Identify the line that contains "panel_lead_red();" in the material. Output it and every line after it, unchanged, through the end.

◆ **Information shown**
-----
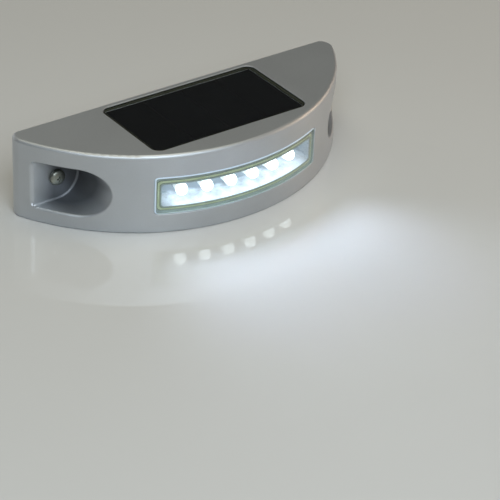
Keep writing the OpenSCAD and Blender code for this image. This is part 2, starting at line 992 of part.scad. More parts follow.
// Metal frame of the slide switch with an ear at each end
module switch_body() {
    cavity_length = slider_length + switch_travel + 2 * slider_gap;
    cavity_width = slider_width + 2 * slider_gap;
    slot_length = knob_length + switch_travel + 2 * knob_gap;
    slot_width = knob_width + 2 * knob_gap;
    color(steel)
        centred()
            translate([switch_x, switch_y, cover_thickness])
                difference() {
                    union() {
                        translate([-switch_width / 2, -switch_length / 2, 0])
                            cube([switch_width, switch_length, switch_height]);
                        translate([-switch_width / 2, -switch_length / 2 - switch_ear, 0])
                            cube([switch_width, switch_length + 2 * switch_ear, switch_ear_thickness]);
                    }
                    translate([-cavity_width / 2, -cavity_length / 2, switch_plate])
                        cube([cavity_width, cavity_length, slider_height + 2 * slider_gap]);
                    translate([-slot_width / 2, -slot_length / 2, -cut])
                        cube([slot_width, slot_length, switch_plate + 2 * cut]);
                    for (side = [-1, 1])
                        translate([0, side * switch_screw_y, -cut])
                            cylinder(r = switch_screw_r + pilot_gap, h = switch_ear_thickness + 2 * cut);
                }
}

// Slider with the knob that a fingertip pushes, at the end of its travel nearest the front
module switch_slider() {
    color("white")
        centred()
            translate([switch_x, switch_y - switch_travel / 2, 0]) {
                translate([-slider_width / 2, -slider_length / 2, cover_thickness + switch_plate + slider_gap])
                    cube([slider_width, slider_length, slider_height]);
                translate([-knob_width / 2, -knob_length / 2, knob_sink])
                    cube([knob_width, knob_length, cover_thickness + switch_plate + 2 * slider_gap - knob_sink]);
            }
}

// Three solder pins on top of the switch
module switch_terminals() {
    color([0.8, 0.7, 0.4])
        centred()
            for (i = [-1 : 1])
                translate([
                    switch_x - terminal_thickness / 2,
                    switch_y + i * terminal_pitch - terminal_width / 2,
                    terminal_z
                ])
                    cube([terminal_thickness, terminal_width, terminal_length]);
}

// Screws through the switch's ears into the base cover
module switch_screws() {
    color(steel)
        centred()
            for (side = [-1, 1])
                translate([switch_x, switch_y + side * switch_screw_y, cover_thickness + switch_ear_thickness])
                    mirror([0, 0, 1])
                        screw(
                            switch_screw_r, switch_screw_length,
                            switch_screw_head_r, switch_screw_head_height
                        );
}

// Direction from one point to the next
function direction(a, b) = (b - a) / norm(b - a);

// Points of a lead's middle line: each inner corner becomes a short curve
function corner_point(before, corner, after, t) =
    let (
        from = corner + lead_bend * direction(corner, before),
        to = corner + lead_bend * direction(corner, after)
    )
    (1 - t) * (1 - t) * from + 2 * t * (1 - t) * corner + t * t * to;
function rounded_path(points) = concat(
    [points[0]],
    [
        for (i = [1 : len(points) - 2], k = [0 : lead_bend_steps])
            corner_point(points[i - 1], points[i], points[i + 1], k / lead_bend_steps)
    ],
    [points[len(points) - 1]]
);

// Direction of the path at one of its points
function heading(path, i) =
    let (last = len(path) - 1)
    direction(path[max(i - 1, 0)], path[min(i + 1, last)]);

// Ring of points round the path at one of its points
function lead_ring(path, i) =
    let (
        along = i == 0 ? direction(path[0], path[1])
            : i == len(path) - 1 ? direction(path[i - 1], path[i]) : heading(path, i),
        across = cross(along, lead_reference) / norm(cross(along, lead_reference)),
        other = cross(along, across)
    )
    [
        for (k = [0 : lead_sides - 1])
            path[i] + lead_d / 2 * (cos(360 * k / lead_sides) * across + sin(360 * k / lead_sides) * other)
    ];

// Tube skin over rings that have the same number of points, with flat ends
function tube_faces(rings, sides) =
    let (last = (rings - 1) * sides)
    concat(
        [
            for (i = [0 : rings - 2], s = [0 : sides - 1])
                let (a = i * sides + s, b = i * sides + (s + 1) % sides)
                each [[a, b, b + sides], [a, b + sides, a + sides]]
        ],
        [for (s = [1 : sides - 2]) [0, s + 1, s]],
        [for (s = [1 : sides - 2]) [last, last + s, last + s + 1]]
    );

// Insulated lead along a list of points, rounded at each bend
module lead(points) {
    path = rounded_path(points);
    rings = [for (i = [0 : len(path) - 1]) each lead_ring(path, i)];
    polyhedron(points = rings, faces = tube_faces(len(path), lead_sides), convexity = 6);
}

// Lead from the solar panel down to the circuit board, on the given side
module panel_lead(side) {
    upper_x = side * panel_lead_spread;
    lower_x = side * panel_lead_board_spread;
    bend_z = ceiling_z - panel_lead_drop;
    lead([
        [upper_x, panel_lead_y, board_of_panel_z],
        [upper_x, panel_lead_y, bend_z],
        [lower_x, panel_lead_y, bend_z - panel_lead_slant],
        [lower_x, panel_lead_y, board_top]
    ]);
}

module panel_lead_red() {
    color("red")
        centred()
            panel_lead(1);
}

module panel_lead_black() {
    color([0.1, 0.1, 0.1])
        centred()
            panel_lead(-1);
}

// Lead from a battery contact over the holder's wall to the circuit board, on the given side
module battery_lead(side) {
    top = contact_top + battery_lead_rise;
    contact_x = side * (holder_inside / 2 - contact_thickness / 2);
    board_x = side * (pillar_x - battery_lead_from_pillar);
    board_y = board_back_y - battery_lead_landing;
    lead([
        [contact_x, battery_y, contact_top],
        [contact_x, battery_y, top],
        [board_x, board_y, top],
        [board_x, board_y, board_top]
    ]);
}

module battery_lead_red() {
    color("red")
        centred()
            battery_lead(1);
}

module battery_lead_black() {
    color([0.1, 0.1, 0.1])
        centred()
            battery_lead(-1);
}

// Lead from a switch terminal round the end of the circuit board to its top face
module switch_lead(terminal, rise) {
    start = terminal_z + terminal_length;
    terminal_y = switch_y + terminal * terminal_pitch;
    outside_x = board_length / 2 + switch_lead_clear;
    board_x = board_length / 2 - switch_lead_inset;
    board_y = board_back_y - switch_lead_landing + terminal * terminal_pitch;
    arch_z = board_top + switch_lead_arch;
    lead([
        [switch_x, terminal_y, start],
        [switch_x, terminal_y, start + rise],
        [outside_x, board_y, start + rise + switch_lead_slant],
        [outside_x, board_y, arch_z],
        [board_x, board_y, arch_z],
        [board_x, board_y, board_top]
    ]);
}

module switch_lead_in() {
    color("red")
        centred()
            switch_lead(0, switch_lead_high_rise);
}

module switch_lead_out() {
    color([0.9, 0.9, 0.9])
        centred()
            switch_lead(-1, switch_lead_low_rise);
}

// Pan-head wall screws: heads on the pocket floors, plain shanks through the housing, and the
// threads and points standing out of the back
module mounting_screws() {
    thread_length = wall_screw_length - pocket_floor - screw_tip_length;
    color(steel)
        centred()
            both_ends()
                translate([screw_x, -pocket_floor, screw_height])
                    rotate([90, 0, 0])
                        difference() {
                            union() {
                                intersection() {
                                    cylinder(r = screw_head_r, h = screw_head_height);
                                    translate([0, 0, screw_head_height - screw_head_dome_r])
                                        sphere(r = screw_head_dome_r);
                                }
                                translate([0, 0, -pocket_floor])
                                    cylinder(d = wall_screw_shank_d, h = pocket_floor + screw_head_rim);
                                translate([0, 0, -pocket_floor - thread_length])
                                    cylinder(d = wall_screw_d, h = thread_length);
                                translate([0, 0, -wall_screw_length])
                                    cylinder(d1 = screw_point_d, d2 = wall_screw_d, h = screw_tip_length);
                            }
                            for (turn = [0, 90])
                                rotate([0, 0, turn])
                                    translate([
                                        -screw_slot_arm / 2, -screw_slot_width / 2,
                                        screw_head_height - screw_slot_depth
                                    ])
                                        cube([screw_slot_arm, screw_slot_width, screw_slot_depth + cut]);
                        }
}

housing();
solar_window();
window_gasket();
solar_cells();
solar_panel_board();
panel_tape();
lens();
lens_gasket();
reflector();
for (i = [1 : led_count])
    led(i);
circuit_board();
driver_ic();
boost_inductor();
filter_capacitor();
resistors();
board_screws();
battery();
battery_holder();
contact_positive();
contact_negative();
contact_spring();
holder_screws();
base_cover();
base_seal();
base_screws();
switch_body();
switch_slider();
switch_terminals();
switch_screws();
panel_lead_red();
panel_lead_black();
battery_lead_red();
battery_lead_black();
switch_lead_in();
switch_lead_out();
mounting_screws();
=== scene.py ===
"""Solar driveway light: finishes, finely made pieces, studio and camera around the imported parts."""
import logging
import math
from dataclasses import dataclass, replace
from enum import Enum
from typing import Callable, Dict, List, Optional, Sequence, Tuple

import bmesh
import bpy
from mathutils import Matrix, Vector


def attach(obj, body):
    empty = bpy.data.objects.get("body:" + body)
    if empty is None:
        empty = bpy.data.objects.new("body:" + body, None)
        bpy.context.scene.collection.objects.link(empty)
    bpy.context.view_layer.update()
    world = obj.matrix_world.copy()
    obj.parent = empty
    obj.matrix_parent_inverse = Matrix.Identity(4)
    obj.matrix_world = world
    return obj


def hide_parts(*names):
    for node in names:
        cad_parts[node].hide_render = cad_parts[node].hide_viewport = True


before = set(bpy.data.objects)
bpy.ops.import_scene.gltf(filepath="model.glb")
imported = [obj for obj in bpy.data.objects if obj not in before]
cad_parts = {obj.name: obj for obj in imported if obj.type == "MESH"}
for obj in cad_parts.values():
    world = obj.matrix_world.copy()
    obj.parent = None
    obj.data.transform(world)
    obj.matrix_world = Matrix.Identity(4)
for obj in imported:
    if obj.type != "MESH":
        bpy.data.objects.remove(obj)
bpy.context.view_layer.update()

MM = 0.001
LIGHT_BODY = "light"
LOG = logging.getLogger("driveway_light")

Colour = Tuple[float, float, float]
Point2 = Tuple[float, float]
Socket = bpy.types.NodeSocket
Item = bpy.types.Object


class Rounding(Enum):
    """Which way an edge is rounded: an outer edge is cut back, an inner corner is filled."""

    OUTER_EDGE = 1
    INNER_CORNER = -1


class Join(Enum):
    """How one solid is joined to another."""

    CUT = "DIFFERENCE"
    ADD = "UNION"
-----
◆ **Worked solution**
panel_lead_red();
panel_lead_black();
battery_lead_red();
battery_lead_black();
switch_lead_in();
switch_lead_out();
mounting_screws();
=== scene.py ===
"""Solar driveway light: finishes, finely made pieces, studio and camera around the imported parts."""
import logging
import math
from dataclasses import dataclass, replace
from enum import Enum
from typing import Callable, Dict, List, Optional, Sequence, Tuple

import bmesh
import bpy
from mathutils import Matrix, Vector


def attach(obj, body):
    empty = bpy.data.objects.get("body:" + body)
    if empty is None:
        empty = bpy.data.objects.new("body:" + body, None)
        bpy.context.scene.collection.objects.link(empty)
    bpy.context.view_layer.update()
    world = obj.matrix_world.copy()
    obj.parent = empty
    obj.matrix_parent_inverse = Matrix.Identity(4)
    obj.matrix_world = world
    return obj


def hide_parts(*names):
    for node in names:
        cad_parts[node].hide_render = cad_parts[node].hide_viewport = True


before = set(bpy.data.objects)
bpy.ops.import_scene.gltf(filepath="model.glb")
imported = [obj for obj in bpy.data.objects if obj not in before]
cad_parts = {obj.name: obj for obj in imported if obj.type == "MESH"}
for obj in cad_parts.values():
    world = obj.matrix_world.copy()
    obj.parent = None
    obj.data.transform(world)
    obj.matrix_world = Matrix.Identity(4)
for obj in imported:
    if obj.type != "MESH":
        bpy.data.objects.remove(obj)
bpy.context.view_layer.update()

MM = 0.001
LIGHT_BODY = "light"
LOG = logging.getLogger("driveway_light")

Colour = Tuple[float, float, float]
Point2 = Tuple[float, float]
Socket = bpy.types.NodeSocket
Item = bpy.types.Object


class Rounding(Enum):
    """Which way an edge is rounded: an outer edge is cut back, an inner corner is filled."""

    OUTER_EDGE = 1
    INNER_CORNER = -1


class Join(Enum):
    """How one solid is joined to another."""

    CUT = "DIFFERENCE"
    ADD = "UNION"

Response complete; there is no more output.